In Japanese, the phrase onko chishin loosely translates to “derive new understanding from knowledge of the past.” It’s an expression thought to have originated from the teachings of the Analects of Confucius: “exploring the old and deducing the new makes a teacher.”

Onko chishin is at the core of designer and artist Noritaka Tatehana’s practice. While primarily known for his work as a shoe designer — his shoes have been worn by Lady Gaga and British designer Daphne Guinness to name just two — Tatehana studied fine art and Japanese craft at the Tokyo University of Arts, and traditional craftsmanship continues to inform much of his work today. Following the success of his first-ever solo exhibition in the United States, “Noritaka Tatehana: Refashioning Beauty,” Tatehana returns to Japan as the director of the “Edo Tokyo Rethink Exhibition” at the Kyu-Iwasaki-tei Gardens, a thoughtful fusion of takumi or skillful craftsmanship, and contemporary art.

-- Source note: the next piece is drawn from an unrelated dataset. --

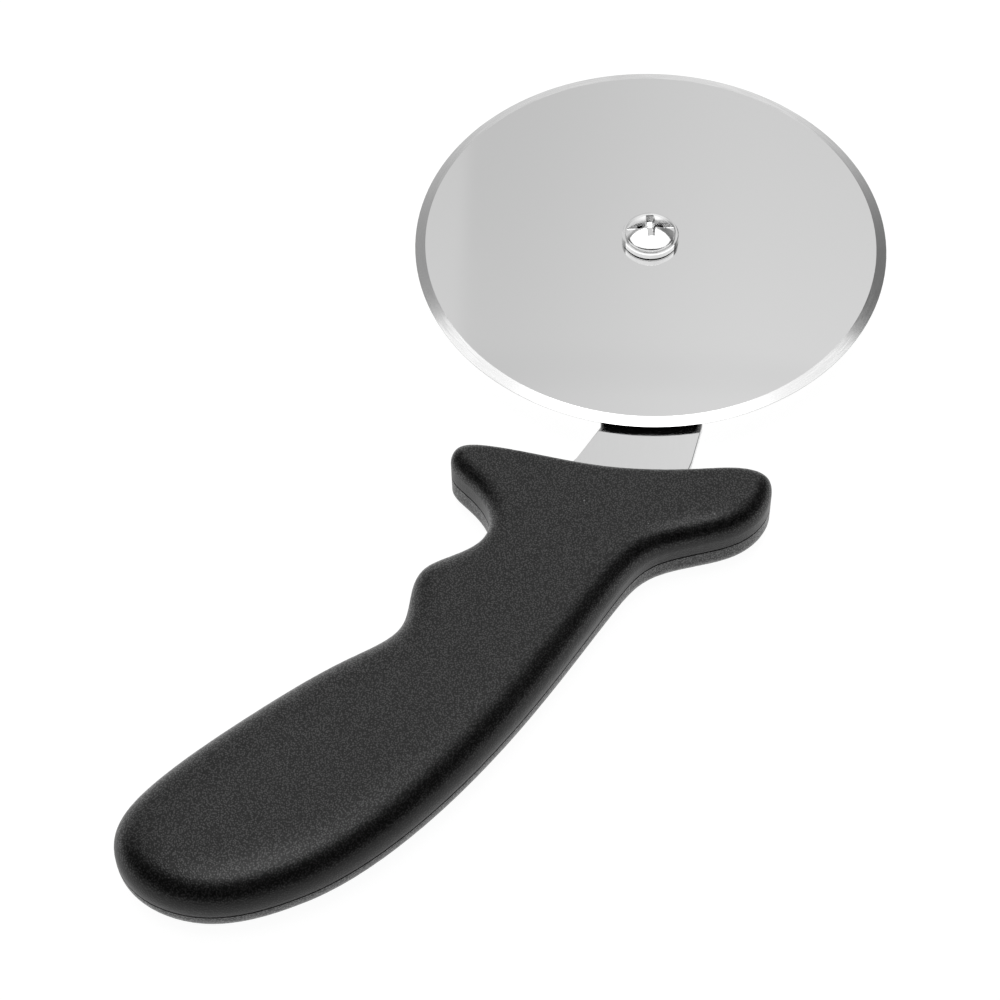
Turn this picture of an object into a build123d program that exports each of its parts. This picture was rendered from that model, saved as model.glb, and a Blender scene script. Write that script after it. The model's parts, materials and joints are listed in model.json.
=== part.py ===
from build123d import *
import math
import os

# A pizza cutter: a wheel that turns on a flanged bush, a plate shank and a two-part handle.
# Lengths are in millimetres. While the pieces are made the wheel turns about the Z axis and
# the handle's flat underside is the plane z = 0. The last step moves every piece so that the
# origin is the middle of the underside of the whole part's box.

# Wheel
wheel_diameter = 101.6
wheel_thickness = 1.5
bevel_width = 2.2
edge_land = 0.16

# Running fit of the wheel
wheel_fit_clearance = 0.06
play_over_wheel = 0.25
play_under_wheel = 0.10

# Bush, screw and the washers and nut below the shank
sleeve_diameter = 8.0
flange_diameter = 12.2
flange_thickness = 1.5
flange_chamfer = 0.2
screw_diameter = 6.0
screw_fit_clearance = 0.05
head_diameter = 10.8
head_height = 3.3
head_rim_height = 0.7
head_underside_chamfer = 0.25
screw_tip_chamfer = 0.6
screw_stick_out = 1.7
slot_width = 1.3
slot_depth = 2.3
cross_span = 6.2
cross_arm_width = 1.9
cross_depth = 2.7
cross_taper = 9.0
drive_turn = 6.0
spacer_thickness = 0.65
lock_washer_diameter = 11.8
lock_washer_thickness = 1.6
lock_washer_gap = 0.7
lock_washer_gap_lean = 25.0
nut_across_flats = 10.0
nut_height = 3.2
nut_chamfer = 0.6
nut_chamfer_angle = 30.0
nut_sides = 6

# Shank
shank_thickness = 2.0
hub_width = 19.0
pin_hole_clearance = 0.2
tang_side_clearance = 0.15

# Handle
handle_length = 106.0
handle_width = 121.0
handle_thickness = 15.0
guard_clearance = 8.8
shell_wall = 2.4
floor_thickness = 3.0
insert_root = 0.6
seam_groove = 0.2
rib_thickness = 1.8
pin_diameter = 5.0
pin_length = 5.0
pin_tip_chamfer = 0.5
boss_wall = 2.2
socket_clearance = 0.05
socket_end_clearance = 0.5
cut_overrun = 1.0

# The handle's outline at the seam, in stretches that each run anticlockwise from above.
# Each row holds the place across, the place behind the guard's front, the shoulder's radius
# and the crown's width, as shares of the handle's width, its length and its half thickness.
guard_front_shares = [(0.083, 0.043, 0.16, 0.08), (-0.041, 0.046, 0.16, 0.08),
                      (-0.149, 0.028, 0.16, 0.08), (-0.256, 0.007, 0.17, 0.08)]
left_horn_shares = [(-0.306, 0.009, 0.33, 0.11), (-0.316, 0.041, 0.44, 0.13),
                    (-0.279, 0.092, 0.48, 0.17)]
finger_notch_shares = [(-0.245, 0.159, 0.47, 0.21), (-0.261, 0.222, 0.52, 0.23)]
finger_bump_shares = [(-0.334, 0.275, 0.53, 0.19), (-0.360, 0.325, 0.57, 0.27)]
finger_side_shares = [(-0.374, 0.409, 0.72, 0.43), (-0.456, 0.483, 0.79, 0.56),
                      (-0.605, 0.616, 0.83, 0.67), (-0.731, 0.757, 0.83, 0.67)]
butt_shares = [(-0.777, 0.862, 0.83, 0.67), (-0.737, 0.956, 0.83, 0.67),
               (-0.620, 0.999, 0.83, 0.67)]
palm_side_shares = [(-0.476, 0.947, 0.83, 0.67), (-0.318, 0.800, 0.83, 0.67),
                    (-0.155, 0.553, 0.79, 0.64), (-0.031, 0.311, 0.68, 0.48)]
right_horn_shares = [(0.035, 0.223, 0.61, 0.40), (0.154, 0.173, 0.60, 0.35),
                     (0.210, 0.111, 0.56, 0.27), (0.214, 0.053, 0.37, 0.13),
                     (0.169, 0.035, 0.19, 0.08)]
outline_stretch_shares = [palm_side_shares[:2], palm_side_shares[2:], right_horn_shares,
                          guard_front_shares, left_horn_shares,
                          finger_notch_shares + finger_bump_shares, finger_side_shares,
                          butt_shares]
handle_outline_shares = sum(outline_stretch_shares, [])
horn_tip_shares = [left_horn_shares[1], right_horn_shares[3]]

# Tilts of the handle's section, from its flat face over the crown to its upright wall
crown_tilt = 12.0
crown_tilts = [0.0, 1.5, 3.0, 6.0, 9.0]
shoulder_tilts = [crown_tilt, 20.0, 30.0, 40.0, 50.0, 60.0, 70.0, 80.0, 90.0]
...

Utilizing the Collaborative Process

Led by the Edo Tokyo Kirari Project, the aim of the “Edo Tokyo Rethink” exhibition, which has been running annually since 2021, is to refine and rethink the skills and crafts of the Edo period through a contemporary lens. As Tatehana explains, the exhibition is an opportunity to “translate the cultural background of Tokyo’s traditional crafts and traditional industries, which have been passed down since the Edo period, through art and communicating them to the modern world.” He is driven by a desire to have audiences reconsider the value of traditional crafts, which he fears are suffering a dwindling of interest and appreciation in the modern day.

The exhibited works themselves, each made in collaboration with national industry businesses, range from variations on Tatehana’s legendary shoes, to Edo-style fans, hand-crafted Hake brushes, Taiko drums and even Kinkarakami Institute wallpaper. Tatehana explains how this sense of collaborative work took various forms during the conception of the exhibited works.

“There are collaborations that utilize the techniques of long-established businesses,” he says. “And they are collaborations where only raw materials are provided, and all production is done in my workshop. Another example is the collaboration with Ryu Kobo of Tokyo Kumihimo, where braided cords normally used as belts for kimono are used for different purposes, such as the upper fabric for my heel-less shoes.” This last form of collaboration, in particular, is demonstrative of how this desire to rethink is interwoven throughout the exhibition.

Drawing on Tradition

Tatehana explains how traditional craft has always featured in his work in some capacity. The infamous shoeless clogs, for example, take inspiration from the elevated clogs worn by courtesans during the Edo period.

 “I also used to dye kimonos when I was at university”, Tatehana recalls. “And I once created a piece of work that utilized the structure of origami from a single piece of cloth or leather like a kimono, although, now, that idea seems rather commonplace to me.” Reflecting on his early years as a creator, Tatehana remembers his attraction to works that left “a strong visual impression”, but explains that today, he finds himself drawn to the cultural background, manners and customs of objects, asking why they were created and how they were used. 

The hake brushes, which were made especially to produce the paintings, are displayed alongside the tools and materials with which they were made. “You very rarely get a window into the evolution of a product from its materials into the final work,” Tatehana explains. His decision to display the art works, alongside the tools from which they were made, helps to bridge this gap.

Exhibiting in National Cultural Property

This year’s exhibition venue provides a fecund location for the collection’s thematic roots to grow: shrouded in the southern corner of Ueno Park, the lush grounds of the Kyu-Iwasaki-tei Gardens surround the former residence of the Iwasaki family, the founders of industrial mogul Mitsubishi and one of Tokyo’s most powerful business families. This year’s Edo Tokyo Rethink exhibition takes place within these walls: in the Western house designed by Josiah Conder, as well as the original Japanese-style house attached to the residence.

To Tatehana’s mind, the decision to host the exhibition in such an important national property is underscored by his belief that “the act of viewing the exhibits in such a historic building itself leads to an experience that goes back and forth between past, present and future.” Indeed, as we walk around the house, and thus the exhibition, the antiquated atmosphere of the space certainly contributes to the overall effect; the history that emanates from the walls dovetails the traditional practices that have informed Tatehana and his collaborators’ works.

Tatehana expresses his hope that entrance into the building will “function as a device to take visitors back in time,” with the exhibits and works on display then allowing them to uncover the future for these traditional practices. 

For creators like Tatehana, an investment in the past and one’s cultural inheritance is an important basis for creativity. But more than acting as an inspirational springboard, what grounds his art, and thus, the Edo Tokyo Rethink Exhibition, is a desire to revisit and revive these crafts. Even if the original, functional purpose of so many of these objects has been rendered redundant, this is a call to arms to have these storied traditions re-evaluated, appreciated as an art form in the contemporary age.